Josephine: Yeah, it's really weird. We were in Bangkok last week and we ended up in this man's house. I don't know how or why. But we were playing YouTube wars with him, which is basically where you sit in a circle and everyone puts on a song and then you watch the video for it in the background. It's really weird because I was like ‘oh we have to listen to this song’, and I put in some of my favourite songs and I've never seen the videos for them. And actually the music videos are terrible. You make music and you write songs and you listen to songs because you love the song, and when you get the visual and the visual doesn't match your interpretation of how you listen to the song, it's really conflicting. I think that's why we're trying to make videos that don't try to narrate necessarily the story of the song or they're completely detached. ‘Hallelujah’ is objectively us dancing in a field. It doesn't encapsulate the feeling of the song. It’s euphoric, but it's not the narrative, and same for ‘Happy’. It doesn't match the lyric…okay, it kind of does, but there’s a twist on it. It’s cool to often take it into a different realm that doesn't actually try and follow the song. Otherwise, I think you can ruin a fan's enjoyment of the song.

Your relationship is always at the forefront even in your music videos which I think is great. I want to know particularly coming from the UK, they like to tear people apart in the press and the media. Is part of your very public united front almost a bit of a bit of a protection for yourselves? Like if you've got it all on display there's nothing to tear down?
Anthony: We didn't come out like as a couple until maybe 6 months ago.

Josephine: This album basically.

Anthony: Mainly because we thought if we did that we would be vulnerable to a lot of the questions about our relationship and we didn't want to let anyone into that because… 

Josephine: It's your personal life. 

Anthony: But now I think we're both strong enough and experienced enough within this industry and what to be strong enough to just say no or talk about what we want to talk about, which is our music... because as soon as you let someone talk about a tiny bit of your relationship…

Josephine: We were on a Canadian TV show before Christmas and this woman was like ‘so, you guys have a child’ and we were like ‘oh yeah, we have a dog’. And she asked ‘when's the fourth member coming?’ We were like, ‘oh no we can't get another dog, we can barely look after this dog’. And she was like ‘no, I mean when are you guys having a baby?’ That is the most intrusive question ever. You wouldn't ask your friend that.

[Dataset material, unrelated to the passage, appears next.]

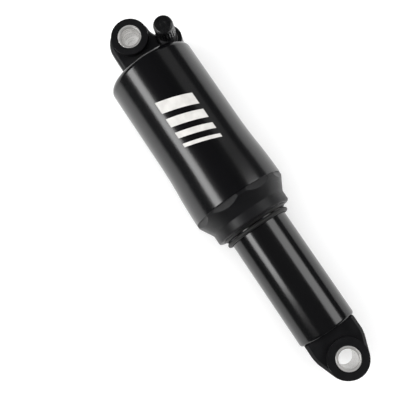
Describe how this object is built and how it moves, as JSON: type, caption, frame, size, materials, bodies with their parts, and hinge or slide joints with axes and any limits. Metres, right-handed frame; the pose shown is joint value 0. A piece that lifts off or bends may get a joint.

You can't presume about a woman's fertility or if someone wants children. I just went ‘oh well obviously if I were pregnant I wouldn't be able to reach my keyboard’. She said ‘well, you could get finger extensions’ and we just nodded. All three of us just got so awkward. Yep finger extensions for my pregnant baby child bump. It was so bad. 

Now you were both working as solo performers going to each other's shows before getting together and performing as Oh Wonder. Aside from each other, who are the artists and creators that just excited you musically? 
Josephine: Oh so many…

Anthony: We have a lot of similar favourites. 

Josephine: We both grew up on Joni Mitchell, James Taylor, Elton John, Cat Stevens, that kind of ‘70s songwriters. We both were ardent fans of songwriting you know and the art of writing a perfectly written song. I think that’s what we were both striving to do. 

Anthony: It still excites me when we’re in production.

Josephine: A good song is timeless, isn't it?

Anthony: I'd rather hear an amazing song on a crappy piano in a bar than an amazingly produced vocal and fireworks. 

Josephine: Yeah, absolutely. 

You can are rightly celebrated for the production of your music. I'm going to throw a question on the side. Do you think that has to do with the fact that, for you, the song writing is key despite the fact you have all these production elements at your hands? People see you as old synth pop, which can be heavy produced whereas with you it's really the song that comes through. Do you think that's why? A lot of similar genres get overexcited with the keyboard. 

Anthony: I think it's because of the way we write. It’s the song, we make sure the song's fully written, which weirdly hardly any people do. 

Josephine: Gone are the days where you just have songwriters in a room, and you have a piano vocal and demo at the end of it and that's enough. Now you have a songwriter in a room and a producer in a room at the same time. So there's a beat and a guitar and then you're guided by the beat rather than guided by just the chords and the melody, which can definitely work. But for us all the best songs in the world are when you're at a party and someone whips a guitar out. Anybody can still translate Let It Be by the Beatles and sing along. They're timeless songs because they're written so beautifully. 

Throughout your careers you’ve racked up some impressive global touring. What is it about these large shows that you love most? 
Anthony: It’s addictive.

Josephine: Yeah, it's like a drug, isn't it? The adrenaline, I guess. No one's ever asked us that, that’s weird. It's probably the messages you get from people. We've had some insane stories throughout the years. One guy in this town in America emailed us and said ‘I just want to thank you because I was at home. I had a motorbike accident and I was completely paralysed from the waist down. I have two kids. And I’ve just decided to give up and kill myself. I was literally ready to do it.’ And on the TV one of our songs was sound tracking an MTV show or something and he heard the song, which was a little piano song and he said ‘I was just moved to not do it.’ He asked if he could come to our show and said ‘Nobody knows but I wanted to tell you that your music saved me.’

Anthony: Because when you're on stage you kind of forget about who's in the crowd. You just play. That song started and you know there was this guy in the wheelchair at the front. It was so weird...

Josephine: So there’s moments like that when you're like ‘this is just more than someone going down to a show to entertain themselves.' It's not just a show, you know. Whenever you walk on stage, for sure there'll be a bunch of people who want to go and get a few beers with their mates and just watch some music. But there'll also be some people in the audience that need it. It's an amazing responsibility and honour to have that ability to heal. It’s incredible. Music is so healing.

That's beautiful. And lastly, what will Oh Wonder be up to in this coming year?
Anthony: So when we get home from Sydney we go straight into rehearsals for the next tour, which is two weeks of rehearsals.

Josephine: Then that starts the world tour which is going to be so exciting and hopefully releasing more new music because releasing music is the best feeling.